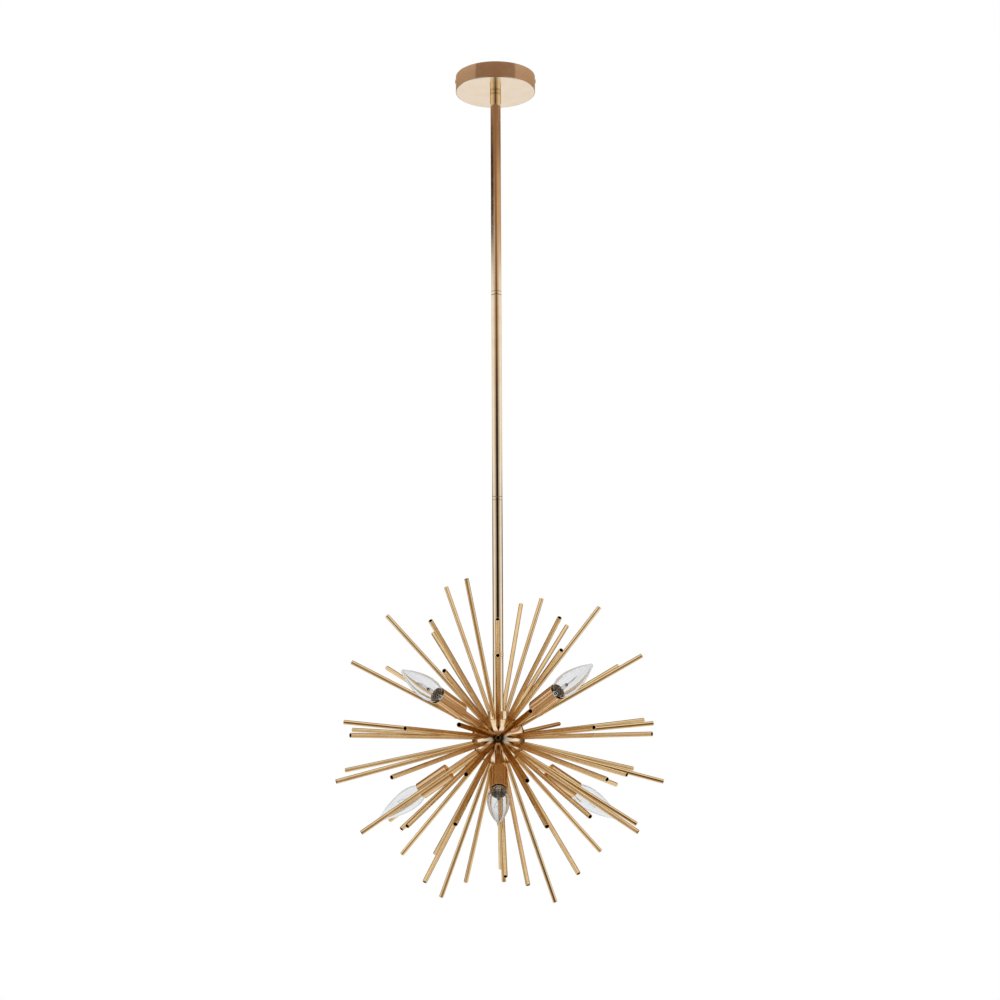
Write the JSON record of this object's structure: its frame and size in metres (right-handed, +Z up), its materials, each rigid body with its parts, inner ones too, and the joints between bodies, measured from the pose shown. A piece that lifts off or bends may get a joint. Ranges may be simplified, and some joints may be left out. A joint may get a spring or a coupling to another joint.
{
  "type": "starburst chandelier",
  "caption": "Starburst chandelier on a straight jointed downrod, with a ball hub, radiating open metal tubes, candle bulbs in sleeve holders and a round ceiling canopy.",
  "frame": {"origin": "centre of the crossbar's top face, in the ceiling plane", "axes": "+Z up, towards the ceiling; the side that the picture shows faces -Y; +X is to its right"},
  "size_m": [0.4641, 0.4807, 1.2277],
  "materials": {
    "gold": "polished antique gold",
    "gold_mirror": "mirror polished rose gold",
    "zinc": "zinc plated",
    "green_screw": "green painted",
    "lead_insulation": "satin",
    "wire_nut_plastic": "gloss",
    "cord_jacket": "satin",
    "black_plastic": "satin black",
    "bare_brass": "bare",
    "nickel": "nickel plated",
    "clear_glass": "clear",
    "filament": "clear stem and bright wire"
  },
  "bodies": {
    "ceiling_mount": {"crossbar": "zinc", "hanger_nipple": "zinc", "hanger_nut": "zinc", "ground_screw": "green_screw", "supply_leads": "lead_insulation", "wire_nuts": "wire_nut_plastic", "canopy_screws": "gold"},
    "canopy": {"canopy": "gold", "canopy_sleeve": "gold"},
    "hanging_lamp": {"rod_upper": "gold", "rod_middle": "gold", "rod_lower": "gold", "stem_ring": "gold", "stem": "gold", "rod_inserts": "zinc", "rod_nipples": "zinc", "hub_ball": "gold_mirror", "hub_lid": "gold", "hub_nipple": "zinc", "hub_nut": "zinc", "crown_tubes": "gold", "upper_tubes": "gold", "raised_tubes": "gold", "level_tubes": "gold", "dipped_tubes": "gold", "lower_tubes": "gold", "skirt_tubes": "gold", "foot_tubes": "gold", "lamp_arms": "gold", "arm_nuts": "zinc", "sockets": "black_plastic", "socket_shells": "bare_brass", "socket_contacts": "bare_brass", "lamp_wires": "cord_jacket", "lead_cord": "cord_jacket", "splice": "black_plastic", "holder_front": "gold", "holder_lower_left": "gold", "holder_lower_right": "gold", "holder_upper_left": "gold", "holder_upper_right": "gold", "holder_back": "gold"},
    "bulb_front": {"bulb_base_front": "nickel", "bulb_glass_front": "clear_glass", "bulb_filament_front": "filament"},
    "bulb_lower_left": {"bulb_base_lower_left": "nickel", "bulb_glass_lower_left": "clear_glass", "bulb_filament_lower_left": "filament"},
    "bulb_lower_right": {"bulb_base_lower_right": "nickel", "bulb_glass_lower_right": "clear_glass", "bulb_filament_lower_right": "filament"},
    "bulb_upper_left": {"bulb_base_upper_left": "nickel", "bulb_glass_upper_left": "clear_glass", "bulb_filament_upper_left": "filament"},
    "bulb_upper_right": {"bulb_base_upper_right": "nickel", "bulb_glass_upper_right": "clear_glass", "bulb_filament_upper_right": "filament"},
    "bulb_back": {"bulb_base_back": "nickel", "bulb_glass_back": "clear_glass", "bulb_filament_back": "filament"}
  },
  "joints": [
    {"name": "canopy_drop", "type": "slide", "parent": "ceiling_mount", "child": "canopy", "axis": [0, 0, -1], "range_m": [0, 0.75]},
    {"name": "lamp_turn", "type": "hinge", "parent": "ceiling_mount", "child": "hanging_lamp", "pos_m": [0, 0, -0.022], "axis": [0, 0, 1], "range_deg": [-180, 180]},
    {"name": "bulb_front_out", "type": "slide", "parent": "hanging_lamp", "child": "bulb_front", "axis": [0, -0.8572, -0.515], "range_m": [0, 0.035]},
    {"name": "bulb_lower_left_out", "type": "slide", "parent": "hanging_lamp", "child": "bulb_lower_left", "axis": [-0.8101, 0.2171, -0.5446], "range_m": [0, 0.035]},
    {"name": "bulb_lower_right_out", "type": "slide", "parent": "hanging_lamp", "child": "bulb_lower_right", "axis": [0.8101, 0.2171, -0.5446], "range_m": [0, 0.035]},
    {"name": "bulb_upper_left_out", "type": "slide", "parent": "hanging_lamp", "child": "bulb_upper_left", "axis": [-0.6064, -0.6735, 0.4226], "range_m": [0, 0.035]},
    {"name": "bulb_upper_right_out", "type": "slide", "parent": "hanging_lamp", "child": "bulb_upper_right", "axis": [0.5962, -0.6621, 0.454], "range_m": [0, 0.035]},
    {"name": "bulb_back_out", "type": "slide", "parent": "hanging_lamp", "child": "bulb_back", "axis": [0, 0.9903, 0.1392], "range_m": [0, 0.035]}
  ]
}
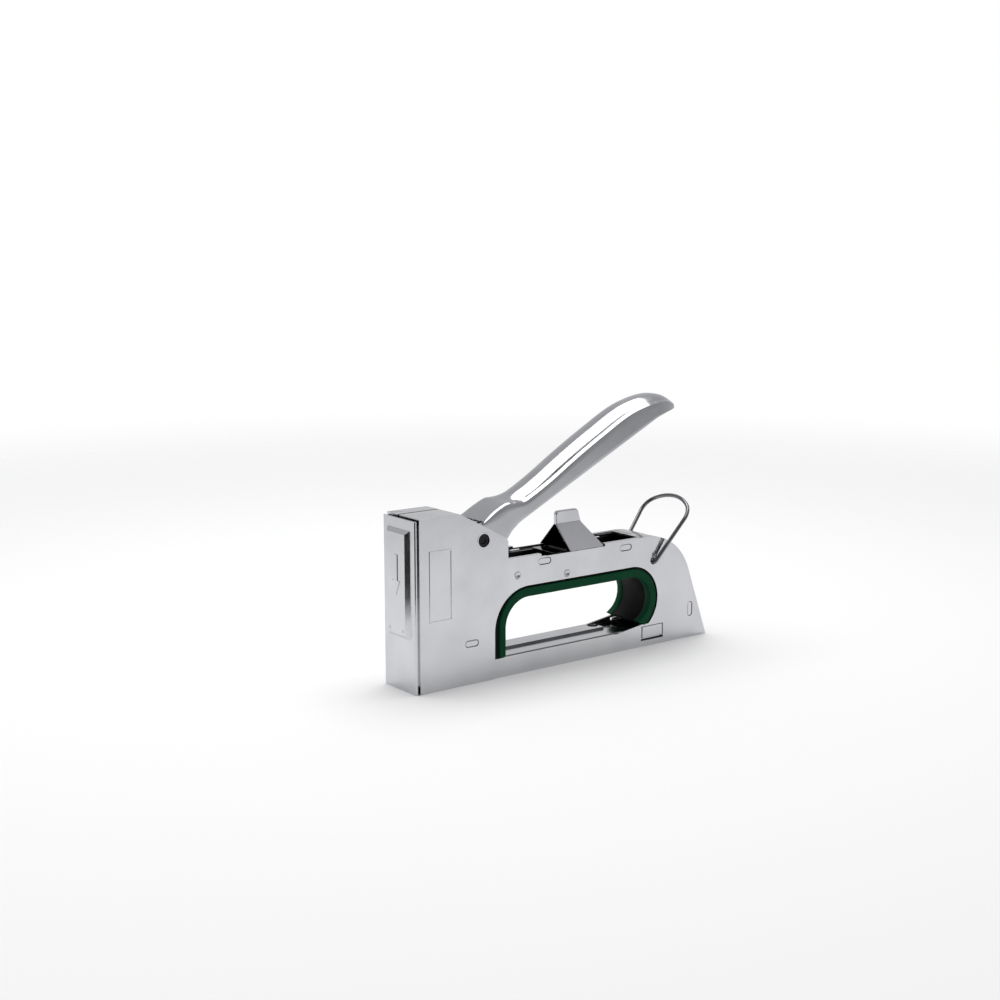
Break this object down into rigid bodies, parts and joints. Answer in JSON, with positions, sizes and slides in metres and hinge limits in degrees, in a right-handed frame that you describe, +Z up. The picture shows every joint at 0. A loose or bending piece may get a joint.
------------------------------------------------------------------------
### Directive
Quote every line of the data, word for word.

### Output below
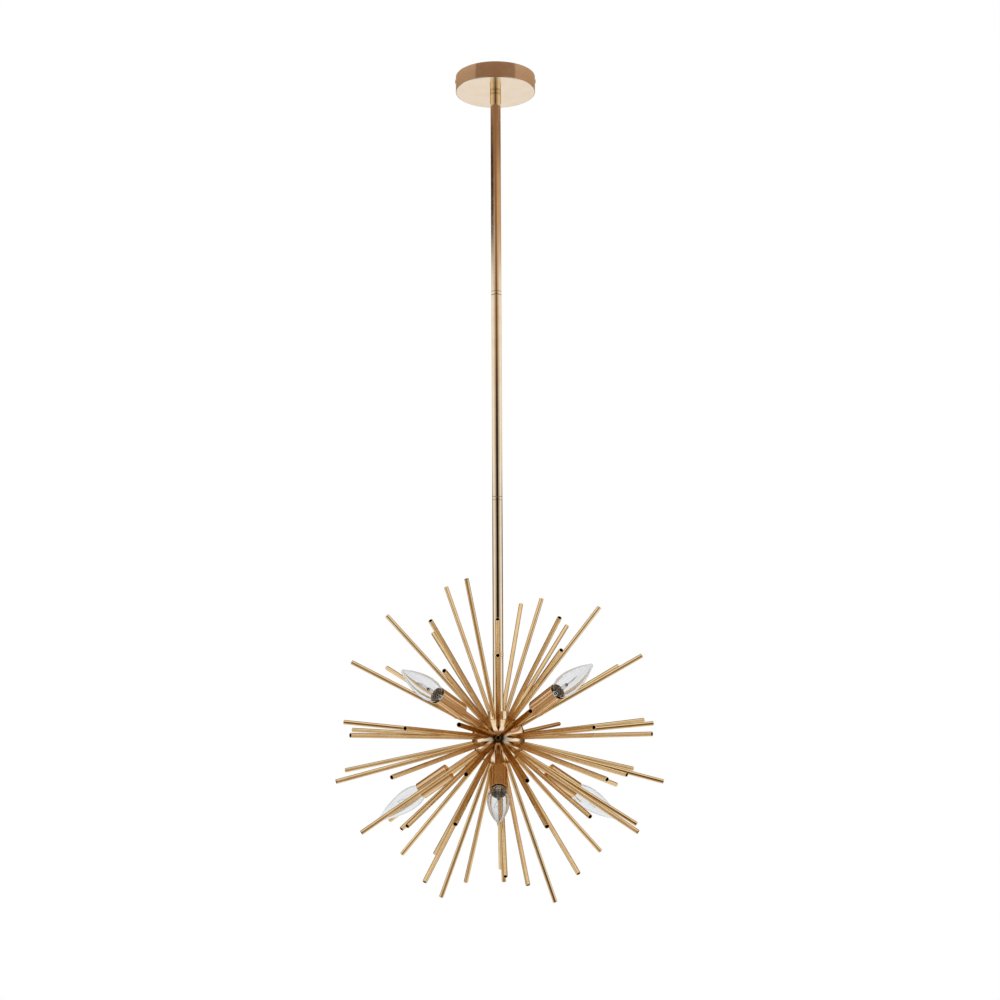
Write the JSON record of this object's structure: its frame and size in metres (right-handed, +Z up), its materials, each rigid body with its parts, inner ones too, and the joints between bodies, measured from the pose shown. A piece that lifts off or bends may get a joint. Ranges may be simplified, and some joints may be left out. A joint may get a spring or a coupling to another joint.
{
  "type": "starburst chandelier",
  "caption": "Starburst chandelier on a straight jointed downrod, with a ball hub, radiating open metal tubes, candle bulbs in sleeve holders and a round ceiling canopy.",
  "frame": {"origin": "centre of the crossbar's top face, in the ceiling plane", "axes": "+Z up, towards the ceiling; the side that the picture shows faces -Y; +X is to its right"},
  "size_m": [0.4641, 0.4807, 1.2277],
  "materials": {
    "gold": "polished antique gold",
    "gold_mirror": "mirror polished rose gold",
    "zinc": "zinc plated",
    "green_screw": "green painted",
    "lead_insulation": "satin",
    "wire_nut_plastic": "gloss",
    "cord_jacket": "satin",
    "black_plastic": "satin black",
    "bare_brass": "bare",
    "nickel": "nickel plated",
    "clear_glass": "clear",
    "filament": "clear stem and bright wire"
  },
  "bodies": {
    "ceiling_mount": {"crossbar": "zinc", "hanger_nipple": "zinc", "hanger_nut": "zinc", "ground_screw": "green_screw", "supply_leads": "lead_insulation", "wire_nuts": "wire_nut_plastic", "canopy_screws": "gold"},
    "canopy": {"canopy": "gold", "canopy_sleeve": "gold"},
    "hanging_lamp": {"rod_upper": "gold", "rod_middle": "gold", "rod_lower": "gold", "stem_ring": "gold", "stem": "gold", "rod_inserts": "zinc", "rod_nipples": "zinc", "hub_ball": "gold_mirror", "hub_lid": "gold", "hub_nipple": "zinc", "hub_nut": "zinc", "crown_tubes": "gold", "upper_tubes": "gold", "raised_tubes": "gold", "level_tubes": "gold", "dipped_tubes": "gold", "lower_tubes": "gold", "skirt_tubes": "gold", "foot_tubes": "gold", "lamp_arms": "gold", "arm_nuts": "zinc", "sockets": "black_plastic", "socket_shells": "bare_brass", "socket_contacts": "bare_brass", "lamp_wires": "cord_jacket", "lead_cord": "cord_jacket", "splice": "black_plastic", "holder_front": "gold", "holder_lower_left": "gold", "holder_lower_right": "gold", "holder_upper_left": "gold", "holder_upper_right": "gold", "holder_back": "gold"},
    "bulb_front": {"bulb_base_front": "nickel", "bulb_glass_front": "clear_glass", "bulb_filament_front": "filament"},
    "bulb_lower_left": {"bulb_base_lower_left": "nickel", "bulb_glass_lower_left": "clear_glass", "bulb_filament_lower_left": "filament"},
    "bulb_lower_right": {"bulb_base_lower_right": "nickel", "bulb_glass_lower_right": "clear_glass", "bulb_filament_lower_right": "filament"},
    "bulb_upper_left": {"bulb_base_upper_left": "nickel", "bulb_glass_upper_left": "clear_glass", "bulb_filament_upper_left": "filament"},
    "bulb_upper_right": {"bulb_base_upper_right": "nickel", "bulb_glass_upper_right": "clear_glass", "bulb_filament_upper_right": "filament"},
    "bulb_back": {"bulb_base_back": "nickel", "bulb_glass_back": "clear_glass", "bulb_filament_back": "filament"}
  },
  "joints": [
    {"name": "canopy_drop", "type": "slide", "parent": "ceiling_mount", "child": "canopy", "axis": [0, 0, -1], "range_m": [0, 0.75]},
    {"name": "lamp_turn", "type": "hinge", "parent": "ceiling_mount", "child": "hanging_lamp", "pos_m": [0, 0, -0.022], "axis": [0, 0, 1], "range_deg": [-180, 180]},
    {"name": "bulb_front_out", "type": "slide", "parent": "hanging_lamp", "child": "bulb_front", "axis": [0, -0.8572, -0.515], "range_m": [0, 0.035]},
    {"name": "bulb_lower_left_out", "type": "slide", "parent": "hanging_lamp", "child": "bulb_lower_left", "axis": [-0.8101, 0.2171, -0.5446], "range_m": [0, 0.035]},
    {"name": "bulb_lower_right_out", "type": "slide", "parent": "hanging_lamp", "child": "bulb_lower_right", "axis": [0.8101, 0.2171, -0.5446], "range_m": [0, 0.035]},
    {"name": "bulb_upper_left_out", "type": "slide", "parent": "hanging_lamp", "child": "bulb_upper_left", "axis": [-0.6064, -0.6735, 0.4226], "range_m": [0, 0.035]},
    {"name": "bulb_upper_right_out", "type": "slide", "parent": "hanging_lamp", "child": "bulb_upper_right", "axis": [0.5962, -0.6621, 0.454], "range_m": [0, 0.035]},
    {"name": "bulb_back_out", "type": "slide", "parent": "hanging_lamp", "child": "bulb_back", "axis": [0, 0.9903, 0.1392], "range_m": [0, 0.035]}
  ]
}
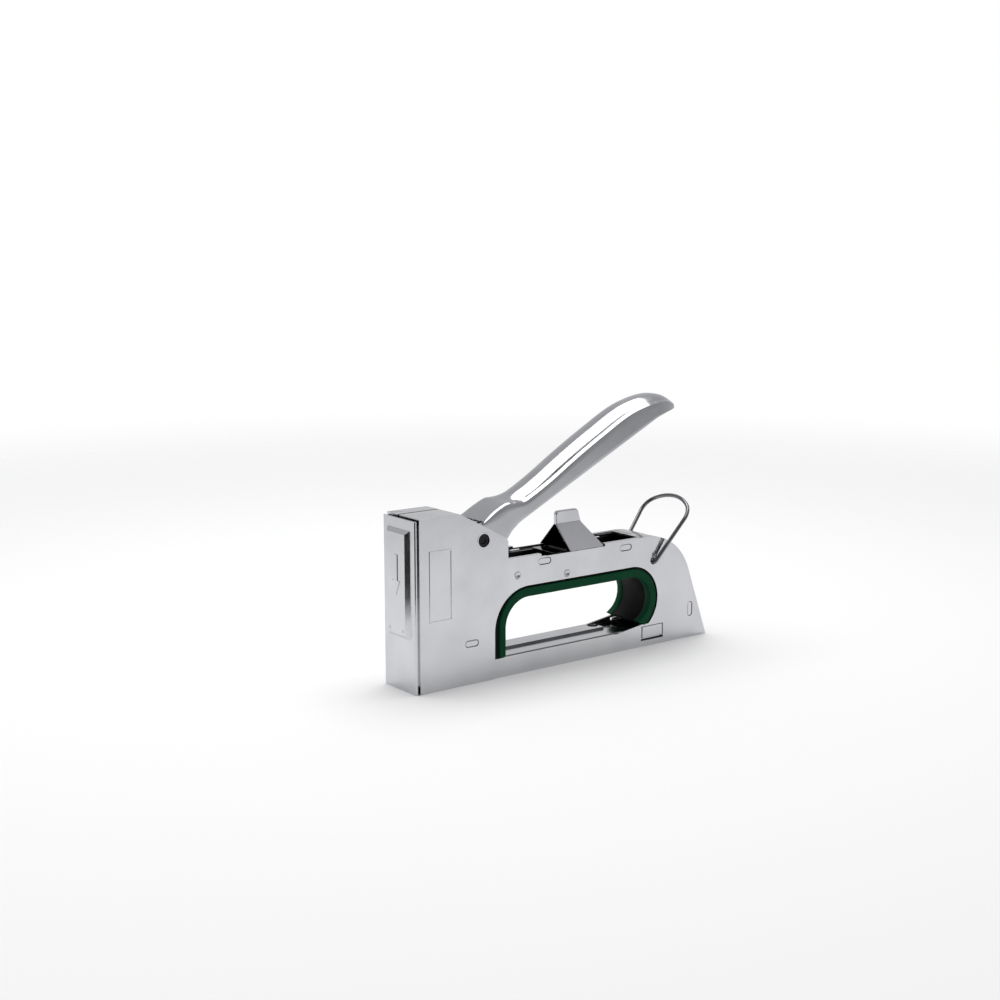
Break this object down into rigid bodies, parts and joints. Answer in JSON, with positions, sizes and slides in metres and hinge limits in degrees, in a right-handed frame that you describe, +Z up. The picture shows every joint at 0. A loose or bending piece may get a joint.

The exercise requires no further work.